Emergency alert system participants are increasingly focusing outreach on consumers before next month’s first nationwide test, industry officials told us. They said the FCC and Federal Emergency Management Agency are shifting educational efforts from being just focused on letting radio and TV stations and multichannel video programming distributors know about the Nov. 9 test, to working on public education. The FCC has produced public service announcements about the exercise (http://xrl.us/bmfyvk), and FEMA is working on them, industry participants said. They said both agencies have been holding conference calls and meetings with the broadcasting and MVPD industries and local emergency management agencies.
The FCC is tentatively set to vote Oct. 27 on TV-station disclosure, the agency said Thursday. That delivers some on Chairman Julius Genachowski’s pledge Monday to act on part of the recommendations of the report on the future of the media industry (CD Oct 4 p4). The report had recommended killing the proceeding and requiring TV stations to disclose the extent they cover their communities with filings available online, not just in paper form. The order on reconsideration of the 2007 enhanced disclosure rule accompanies a further rulemaking notice “proposing to replace television broadcast stations’ public files with online public files to be hosted by the Commission,” the agency said. Also Oct. 27, where the main item will be a vote on changing the Universal Service Fund and intercarrier compensation system (see story in this issue), will be a presentation by the Public Safety Bureau. The bureau will talk about preparations for the Nov. 9 nationwide test of the emergency alert system, in which all radio and TV stations and multichannel video programming distributors will take part.
Transition to a Next Generation 911 system, technical solutions like call prioritization and rerouting, procedure and policy changes are answers to 911 overloading issues, speakers said during the 911 Industry Alliance’s 911 workshop Wednesday. But many solutions have issues like funding that need to be addressed, they said.

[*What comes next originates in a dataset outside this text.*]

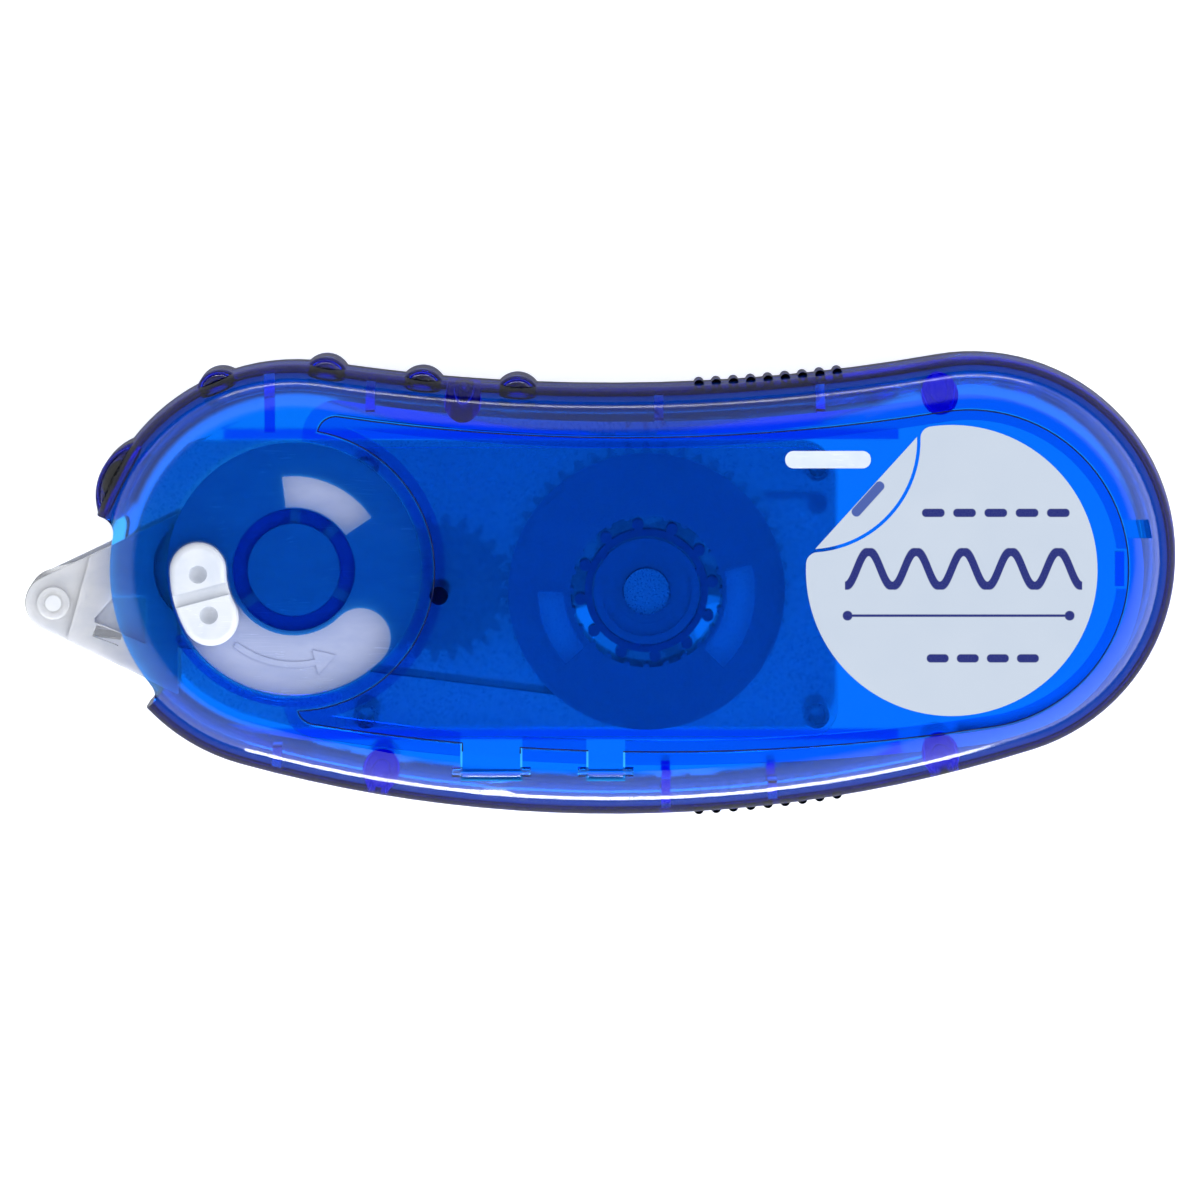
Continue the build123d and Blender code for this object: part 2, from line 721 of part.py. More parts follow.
def make_head_housing():
    """Two cheeks that hold the roller's axle, joined by the tape guide's wedge."""
    face = cheek_face(cheek_tip_radius, head_tip, cheek_back)
    rear = slab(face, cheek_low, cheek_low + cheek_thickness)
    front = slab(face, cheek_high - cheek_thickness, cheek_high)
    pad_side = Pos(-45.0, 0) * Rot(0, 0, -15.5) * Pos(20, 0) * Rectangle(40, 60)
    recess = make_face(
        Polyline((-43.9, -3.2), (-43.9, -2.8), (-42.3, -1.0), (-39.5, -1.0), (-39.5, -5.0), close=True)
    )
    pad = slab((face & pad_side) - recess, cheek_high, cheek_high + cheek_pad)
    peep = Pos(-42.8, -4.3, cheek_high) * Rot(0, 0, -21) * Box(2.4, 1.1, 4 * cheek_thickness)
    front, pad = front - peep, pad - peep
    housing = joined(front, pad)
    for level_low, level_high in ((cheek_low - 0.25, cheek_low), (cheek_high, cheek_high + 0.25)):
        housing = housing + tube(head_tip, roller_axle_radius, 1.4, level_low, level_high)
    wedge = make_face(
        Polyline((-44.4, -2.3), (-44.4, -0.5), (cheek_back - 0.4, 3.0), (cheek_back - 0.4, -4.1), close=True)
    )
    housing = joined(rear, slab(wedge, cheek_low, cheek_high), housing)
    for point in foot_points:
        housing = housing + rod(point, foot_radius, frame_low, cheek_low + 0.1)
    # where the dial's pinion comes when the head is drawn back
    pinion_place = (dial[0] - retraction, dial[1])
    pinion_room = rod(pinion_place, pitch_radius(pinion_teeth) + gear_module + 0.35, cover_low - 0.2, depth)
    return housing - pinion_room - rod(head_tip, roller_axle_radius, 0, depth)


def make_roller_axle():
    return rod(head_tip, roller_axle_radius, cheek_low - 0.25, cheek_high + 0.25)


def make_head_roller():
    body = tube(head_tip, roller_axle_radius + shaft_clearance, roller_radius, tape_low, tape_high)
    for level in (tape_low + 2.1, tape_low + 4.2, tape_low + 6.3):
        body = body - tube(head_tip, roller_radius - 0.2, roller_radius + 1, level - 0.2, level + 0.2)
    return body


tape_gap = 0.06
tape_inner = roller_radius + tape_gap


def cross_tangent(small, small_radius, large, large_radius, side):
    """The tangent points of a straight run along the same side of two round things."""
    apart = hypot(large[0] - small[0], large[1] - small[1])
    heading = degrees(atan2(large[1] - small[1], large[0] - small[0]))
    turn = heading + side * degrees(acos((small_radius - large_radius) / apart))
    return polar(small, small_radius, turn), polar(large, large_radius, turn)


def make_tape_run():
    """Tape from the supply roll, round the head roller and back to the take-up roll."""
    middle = tape_inner + tape_thickness / 2
    roll_gap = tape_gap + tape_thickness / 2
    low_start, low_end = cross_tangent(head_tip, middle, supply_axis, supply_roll_radius + roll_gap, -1)
    top_start, top_end = cross_tangent(head_tip, middle, take_up_axis, take_up_roll_radius + roll_gap, 1)
    path = Wire([
        Line(low_end, low_start),
        ThreePointArc(low_start, polar(head_tip, middle, 180), top_start),
        Line(top_start, top_end),
    ])
    ribbon = trace(path, tape_thickness)
    return slab(ribbon, tape_low, tape_high)


def make_pawl():
    """A springy pawl on the frame, whose tip lies beside the supply gear's teeth."""
    reach = pitch_radius(supply_teeth) + gear_module + 0.15
    tip = polar(supply_axis, reach, 38.0)
    root = (cover_right - 1.6, plate_top - 5.4)
    elbow = (cover_right - 2.4, plate_top - 1.0)
    arm = trace(Wire([Line(root, (root[0] - 0.2, tip[1])), Line((root[0] - 0.2, tip[1]), (tip[0] + 0.35, tip[1]))]), 0.5)
    pad = Pos(*root) * Circle(0.9)
    return slab(arm + pad, gear_low, gear_high) + rod(root, 0.9, frame_high, gear_low + 0.1)


# ---- reels --------------------------------------------------------------------------------------------


def make_supply_gear():
    """The drive gear, with a sleeve that turns on the frame's post."""
    body = gear(supply_axis, supply_teeth, supply_phase, gear_low, gear_high)
    sleeve_high = tape_high - 0.6
    sleeve_radius = supply_post_radius + 1.1
    root_radius = pitch_radius(supply_teeth) - 1.2 * gear_module
    body = body + rod(supply_axis, sleeve_radius, gear_high - 0.1, sleeve_high)
    body = body - rod(supply_axis, supply_post_radius + shaft_clearance, 0, depth)
    for index in range(6):
        place = polar(supply_axis, (sleeve_radius + root_radius) / 2, 30 + 60 * index)
        body = body - rod(place, 0.25 * (root_radius - sleeve_radius), 0, gear_high + 0.01)
    return body


def make_supply_spool():
    """The big core that the tape is wound on, with a wide front flange and inner clutch teeth."""
    inner = supply_core_radius - core_wall
    core = tube(supply_axis, inner, supply_core_radius, reel_low, reel_high)
    rear = tube(supply_axis, supply_core_radius - 0.1, supply_flange_radius - 1.2, reel_low, reel_low + flange_thickness)
    front_low = reel_high - flange_thickness
    front = tube(supply_axis, supply_core_radius - 0.1, supply_flange_radius, front_low, reel_high)
    for start in (128, 148, 330, 352, 20):
        window = arc_band(supply_axis, supply_flange_radius - 0.6, supply_flange_radius - 0.25, start, start + 12)
        front = front - slab(window, reel_high - 0.25, depth)
    spool = joined(core, rear, front)
    for index in range(24):
        place = polar(supply_axis, inner, 15 * index)
        spool = spool + rod(place, 0.28, tape_high - 4.0, reel_high - 0.1)
    return spool


def make_clutch_wheel():
    """The slip clutch: a lobed wheel on the gear's sleeve, springy against the spool's teeth."""
    grip = supply_post_radius + 1.1
    lobes = 12
    low, high = tape_high - 3.4, tape_high - 0.6
    wheel = tube(supply_axis, grip, grip + 0.8, low, high)
    rim = tube(supply_axis, 4.75, 5.35, low, high)
    wheel = wheel + rim
    for index in range(3):
        spoke = Pos(supply_axis[0], supply_axis[1], (low + high) / 2) * Rot(0, 0, 120 * index + 20)
        wheel = wheel + spoke * Pos(4.4, 0, 0) * Box(1.6, 0.6, high - low)
    for index in range(lobes):
        place = polar(supply_axis, 5.75, 7.5 + 30 * index)
        wheel = wheel + rod(place, 0.5, low, high)
    return wheel


def make_clutch_cap():
    """The flat cap that keeps the clutch on the sleeve."""
    low = tape_high - 0.6
    cap = tube(supply_axis, supply_post_radius + shaft_clearance, 4.6, low, low + 0.5)
    return cap + tube(supply_axis, 3.9, 4.6, low + 0.4, reel_high - 0.1)


def make_supply_tape():
    return tube(supply_axis, supply_core_radius, supply_roll_radius, tape_low, tape_high)


def make_take_up_gear():
    body = gear(take_up_axis, take_up_teeth, take_up_phase, gear_low, gear_high)
    return body - rod(take_up_axis, take_up_post_radius + shaft_clearance, 0, depth)


def make_take_up_spool():
    """The small reel for the spent backing tape."""
    inner = take_up_post_radius + shaft_clearance
    spool = tube(take_up_axis, take_up_core_radius - core_wall, take_up_core_radius, reel_low, reel_high)
    spool = spool + tube(take_up_axis, inner, take_up_flange_radius, reel_low, reel_low + flange_thickness)
    spool = spool + tube(take_up_axis, inner, inner + 0.7, reel_low, reel_high - 1.2)
    for index in range(4):
        rib = Pos(take_up_axis[0], take_up_axis[1], (reel_low + tape_high) / 2) * Rot(0, 0, 45 + 90 * index)
        spool = spool + rib * Pos(3.3, 0, 0) * Box(1.6, 0.5, tape_high - reel_low)
    return spool


def make_take_up_tape():
    return tube(take_up_axis, take_up_core_radius, take_up_roll_radius, tape_low, tape_high)


def make_idler_gear():
    body = gear(idler_axis, idler_teeth, idler_phase, gear_low, gear_high - 0.1)
    body = body + rod(idler_axis, 2.0, gear_low - 0.1, gear_high + 0.5)
    return body - rod(idler_axis, idler_axle_radius + shaft_clearance, 0, depth)


# ---- write the parts ------------------------------------------------------------------------------------

makers = {
    "rear_shell": make_rear_shell,
    "front_shell": make_front_shell,
    "refill_door": make_refill_door,
    "door_label": make_label,
    "dial": make_dial,
    "thumb_knob": make_knob,
    "cartridge_frame": make_cartridge_frame,
    "cartridge_cover": make_cartridge_cover,
    "idler_axle": make_idler_axle,
    "head_housing": make_head_housing,
    "roller_axle": make_roller_axle,
    "head_roller": make_head_roller,
    "tape_run": make_tape_run,
    "reverse_pawl": make_pawl,
    "supply_gear": make_supply_gear,
    "supply_spool": make_supply_spool,
    "clutch_wheel": make_clutch_wheel,
    "clutch_cap": make_clutch_cap,
    "supply_tape": make_supply_tape,
    "take_up_gear": make_take_up_gear,
    "take_up_spool": make_take_up_spool,
    "take_up_tape": make_take_up_tape,
    "idler_gear": make_idler_gear,
}

os.makedirs("parts", exist_ok=True)
for node, make in makers.items():
    export_step(make(), f"parts/{node}.step")
print(f"depth {depth:.2f}, head draws back {retraction:.2f}")
print(f"supply axis {supply_axis}, idler axis {idler_axis}, hinge {hinge_line:.3f} {hinge_level:.3f}")
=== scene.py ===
import json
from math import cos, pi, radians, sin

import bpy
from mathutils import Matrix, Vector


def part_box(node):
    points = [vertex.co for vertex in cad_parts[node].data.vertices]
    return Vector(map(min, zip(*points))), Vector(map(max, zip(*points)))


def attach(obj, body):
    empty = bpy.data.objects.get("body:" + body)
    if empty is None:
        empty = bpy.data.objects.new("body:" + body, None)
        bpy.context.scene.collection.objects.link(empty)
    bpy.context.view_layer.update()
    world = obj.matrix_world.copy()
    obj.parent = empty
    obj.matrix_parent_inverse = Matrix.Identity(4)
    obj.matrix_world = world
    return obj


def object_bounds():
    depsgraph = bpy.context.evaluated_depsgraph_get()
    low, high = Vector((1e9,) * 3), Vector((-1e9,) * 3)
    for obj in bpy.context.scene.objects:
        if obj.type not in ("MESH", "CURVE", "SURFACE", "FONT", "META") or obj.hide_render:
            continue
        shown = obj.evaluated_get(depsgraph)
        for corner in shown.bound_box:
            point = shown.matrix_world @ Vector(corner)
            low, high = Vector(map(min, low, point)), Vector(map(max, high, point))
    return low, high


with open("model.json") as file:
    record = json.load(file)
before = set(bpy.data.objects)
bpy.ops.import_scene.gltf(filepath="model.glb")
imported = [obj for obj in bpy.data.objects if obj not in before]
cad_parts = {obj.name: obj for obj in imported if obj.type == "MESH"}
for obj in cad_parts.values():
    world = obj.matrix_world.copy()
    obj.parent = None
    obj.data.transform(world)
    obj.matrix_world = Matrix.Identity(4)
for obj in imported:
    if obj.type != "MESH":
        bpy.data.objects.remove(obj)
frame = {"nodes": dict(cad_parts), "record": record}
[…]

The FCC proposed fining a small cable operator $25,000 for violating emergency alert system rules, said an Enforcement Bureau notice of apparent liability to St. George Cable in Florida (http://xrl.us/bme8fp). It said the company didn’t install EAS gear, ran with “excessive signal leakage” and didn’t register the system with the agency. An executive at the cable company had no comment.
New Jersey is getting a new emergency alert system, as broadcasters and pay-TV providers in all states prepare for a simultaneous EAS test Nov. 9 (CD Sept 23 p8). New Jersey’s statewide communications system EMnet will be part of a national network and should be installed by Nov. 1, the state’s broadcaster association said in a weekly newsletter to members on Friday. “With the installation of this equipment, we took a giant step forward in insuring [sic] that critical EAS messaging will not fail,” as it has before for EAS tests and for AMBER alerts, New Jersey Broadcasters Association President Paul Rotella wrote. “Our interoperability will reach beyond our borders to include Pennsylvania, Delaware, DC and Maryland, as well as the future prospect of having NYC included in our network through their [Office of Emergency Management], which has indicated that they will be following New Jersey’s lead."

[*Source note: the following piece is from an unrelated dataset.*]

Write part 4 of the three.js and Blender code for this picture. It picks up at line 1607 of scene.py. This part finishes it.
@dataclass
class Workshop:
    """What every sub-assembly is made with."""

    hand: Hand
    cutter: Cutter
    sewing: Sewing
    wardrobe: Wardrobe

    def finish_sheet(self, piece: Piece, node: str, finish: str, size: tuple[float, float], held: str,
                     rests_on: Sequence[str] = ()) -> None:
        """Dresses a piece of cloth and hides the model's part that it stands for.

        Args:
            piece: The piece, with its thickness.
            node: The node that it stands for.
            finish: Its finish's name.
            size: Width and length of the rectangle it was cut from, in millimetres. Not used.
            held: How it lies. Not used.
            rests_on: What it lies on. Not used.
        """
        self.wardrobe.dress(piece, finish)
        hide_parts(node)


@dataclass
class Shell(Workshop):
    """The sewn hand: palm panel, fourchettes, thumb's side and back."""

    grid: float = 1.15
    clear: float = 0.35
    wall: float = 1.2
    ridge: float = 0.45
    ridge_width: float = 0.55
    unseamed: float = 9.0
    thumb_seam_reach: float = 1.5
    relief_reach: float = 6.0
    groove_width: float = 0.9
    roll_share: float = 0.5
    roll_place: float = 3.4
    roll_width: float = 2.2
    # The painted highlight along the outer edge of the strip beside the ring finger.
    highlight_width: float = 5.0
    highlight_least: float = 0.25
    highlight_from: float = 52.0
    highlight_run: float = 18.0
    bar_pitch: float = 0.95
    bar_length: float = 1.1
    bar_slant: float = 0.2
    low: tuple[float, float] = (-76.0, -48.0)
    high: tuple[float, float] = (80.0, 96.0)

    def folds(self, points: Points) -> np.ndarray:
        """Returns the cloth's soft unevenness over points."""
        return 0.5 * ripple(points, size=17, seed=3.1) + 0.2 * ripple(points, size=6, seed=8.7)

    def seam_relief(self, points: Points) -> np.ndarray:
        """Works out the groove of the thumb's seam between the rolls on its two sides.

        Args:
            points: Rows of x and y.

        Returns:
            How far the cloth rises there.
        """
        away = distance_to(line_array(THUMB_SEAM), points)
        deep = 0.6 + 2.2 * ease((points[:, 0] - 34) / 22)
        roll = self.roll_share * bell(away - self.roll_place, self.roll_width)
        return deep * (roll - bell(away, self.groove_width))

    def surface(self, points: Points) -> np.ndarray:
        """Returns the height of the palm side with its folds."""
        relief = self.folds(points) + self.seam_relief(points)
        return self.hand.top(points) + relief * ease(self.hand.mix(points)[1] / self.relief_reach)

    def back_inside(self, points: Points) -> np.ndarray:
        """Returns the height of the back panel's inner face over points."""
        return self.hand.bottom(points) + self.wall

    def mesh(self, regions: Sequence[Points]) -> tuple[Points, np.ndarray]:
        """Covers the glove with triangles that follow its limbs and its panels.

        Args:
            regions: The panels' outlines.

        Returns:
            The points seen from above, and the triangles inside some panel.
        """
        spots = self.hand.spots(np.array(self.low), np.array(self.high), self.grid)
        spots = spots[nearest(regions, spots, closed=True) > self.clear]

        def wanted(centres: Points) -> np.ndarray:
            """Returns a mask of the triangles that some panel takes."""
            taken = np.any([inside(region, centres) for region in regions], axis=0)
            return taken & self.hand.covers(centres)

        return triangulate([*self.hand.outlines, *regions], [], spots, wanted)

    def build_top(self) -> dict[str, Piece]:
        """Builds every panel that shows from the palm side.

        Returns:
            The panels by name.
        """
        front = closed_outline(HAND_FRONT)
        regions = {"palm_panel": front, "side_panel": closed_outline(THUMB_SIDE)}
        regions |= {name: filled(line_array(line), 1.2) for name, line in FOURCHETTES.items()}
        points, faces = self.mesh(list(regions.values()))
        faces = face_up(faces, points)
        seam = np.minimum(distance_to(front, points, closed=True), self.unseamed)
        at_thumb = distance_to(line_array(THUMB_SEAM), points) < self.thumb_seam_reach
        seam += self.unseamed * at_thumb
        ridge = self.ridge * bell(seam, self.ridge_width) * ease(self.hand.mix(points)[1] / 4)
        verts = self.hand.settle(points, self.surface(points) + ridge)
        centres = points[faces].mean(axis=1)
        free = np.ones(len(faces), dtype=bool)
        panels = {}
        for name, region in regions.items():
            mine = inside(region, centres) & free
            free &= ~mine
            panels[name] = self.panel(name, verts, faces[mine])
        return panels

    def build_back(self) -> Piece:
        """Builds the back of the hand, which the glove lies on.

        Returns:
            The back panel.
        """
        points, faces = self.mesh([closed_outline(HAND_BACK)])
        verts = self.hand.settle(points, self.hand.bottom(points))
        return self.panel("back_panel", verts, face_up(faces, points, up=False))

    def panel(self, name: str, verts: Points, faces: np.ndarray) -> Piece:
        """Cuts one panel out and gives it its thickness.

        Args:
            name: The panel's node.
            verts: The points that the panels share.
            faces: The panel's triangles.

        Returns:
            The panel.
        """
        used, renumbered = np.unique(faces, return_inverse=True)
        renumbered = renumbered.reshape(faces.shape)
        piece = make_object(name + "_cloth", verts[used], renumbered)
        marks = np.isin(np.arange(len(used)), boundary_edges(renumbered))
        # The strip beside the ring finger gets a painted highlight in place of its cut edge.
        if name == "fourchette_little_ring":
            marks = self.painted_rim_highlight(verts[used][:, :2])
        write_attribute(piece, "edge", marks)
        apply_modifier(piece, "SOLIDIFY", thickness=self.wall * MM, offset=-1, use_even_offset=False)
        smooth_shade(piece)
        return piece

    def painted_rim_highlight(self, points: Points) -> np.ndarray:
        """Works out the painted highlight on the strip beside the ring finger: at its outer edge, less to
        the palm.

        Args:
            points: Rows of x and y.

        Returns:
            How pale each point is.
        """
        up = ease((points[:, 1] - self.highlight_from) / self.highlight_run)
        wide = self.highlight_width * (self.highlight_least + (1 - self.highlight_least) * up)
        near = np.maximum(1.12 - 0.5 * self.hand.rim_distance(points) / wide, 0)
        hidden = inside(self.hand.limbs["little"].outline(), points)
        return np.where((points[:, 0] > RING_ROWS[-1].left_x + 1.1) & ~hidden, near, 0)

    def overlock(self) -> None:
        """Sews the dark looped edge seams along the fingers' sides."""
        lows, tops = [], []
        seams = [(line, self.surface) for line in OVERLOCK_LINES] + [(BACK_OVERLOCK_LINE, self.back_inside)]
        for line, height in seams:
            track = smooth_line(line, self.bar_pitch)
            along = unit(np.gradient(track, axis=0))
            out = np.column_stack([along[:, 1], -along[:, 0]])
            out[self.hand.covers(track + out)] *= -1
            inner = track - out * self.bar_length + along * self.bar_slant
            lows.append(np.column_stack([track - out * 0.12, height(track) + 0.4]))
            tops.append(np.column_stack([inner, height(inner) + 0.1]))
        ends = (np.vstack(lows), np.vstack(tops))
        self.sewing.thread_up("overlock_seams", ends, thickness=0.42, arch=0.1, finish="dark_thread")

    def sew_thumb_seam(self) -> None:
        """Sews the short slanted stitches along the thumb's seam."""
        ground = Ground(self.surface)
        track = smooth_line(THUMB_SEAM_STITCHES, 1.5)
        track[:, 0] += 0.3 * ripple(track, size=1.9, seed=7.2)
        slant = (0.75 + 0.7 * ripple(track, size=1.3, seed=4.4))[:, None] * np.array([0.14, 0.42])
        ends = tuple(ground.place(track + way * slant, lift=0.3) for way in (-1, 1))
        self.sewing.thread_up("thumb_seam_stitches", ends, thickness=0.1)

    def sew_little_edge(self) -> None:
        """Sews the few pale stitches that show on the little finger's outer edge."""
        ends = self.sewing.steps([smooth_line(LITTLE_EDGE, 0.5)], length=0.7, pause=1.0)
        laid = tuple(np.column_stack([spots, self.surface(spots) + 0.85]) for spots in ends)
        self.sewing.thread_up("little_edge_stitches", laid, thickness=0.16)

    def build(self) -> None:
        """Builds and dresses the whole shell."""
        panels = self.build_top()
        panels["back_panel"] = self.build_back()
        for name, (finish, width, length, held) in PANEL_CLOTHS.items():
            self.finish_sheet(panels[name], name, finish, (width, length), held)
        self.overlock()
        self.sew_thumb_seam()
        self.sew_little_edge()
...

All emergency alert system participants should prepare now for a new EAS format to send messages using the Internet, said FCC and Federal Emergency Management Agency officials. They said that’s true even though the FCC Friday delayed the compliance deadline for all public and private radio and TV stations, DBS and satellite radio providers and multichannel video programming distributors. Those EAS participants must now be ready by June 30 to get and send alerts in Common Alerting Protocol, which FEMA developed, the FCC Public Safety Bureau has said. Government officials said at an FCBA lunch Thursday that they're working with PBS, NPR and state emergency managers on matters including a Nov. 9 nationwide test of EAS using the current alerting standard.
A fresh House bill to reallocate the 700 MHz D-block to public safety has the support of House Homeland Security Committee Chairman Peter King, R-N.Y. Rep. Steve Rothman, D-N.J., who serves on the Appropriations Committees, on Tuesday introduced the Help Emergency Responders Operate Emergency Systems (HEROES) Act. Using proceeds from spectrum auctions, the bill would provide $5.5 billion for construction, maintenance and operation of the national public safety network and $400 million to set up a grant program to help first responders upgrade their radios to comply with the FCC’s 2004 narrowband mandate.

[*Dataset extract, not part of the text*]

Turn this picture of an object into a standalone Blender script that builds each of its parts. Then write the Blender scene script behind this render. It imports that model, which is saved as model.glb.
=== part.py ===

The FCC delayed for a second time emergency alert system rules for traditional media to get and pass on to viewers and listeners EAS warnings that the government distributes online. The commission Friday delayed by nine months to June 30 the date when all multichannel video programming distributors and radio and TV stations must be ready for the Common Alerting Protocol format. That’s longer than the four-month compliance delay sought (CD Aug 8 p3) by CAP’s developer, the Federal Emergency Management Agency. It released the new standard in September 2010, and CAP is part of the integrated public alert and warning system (IPAWS).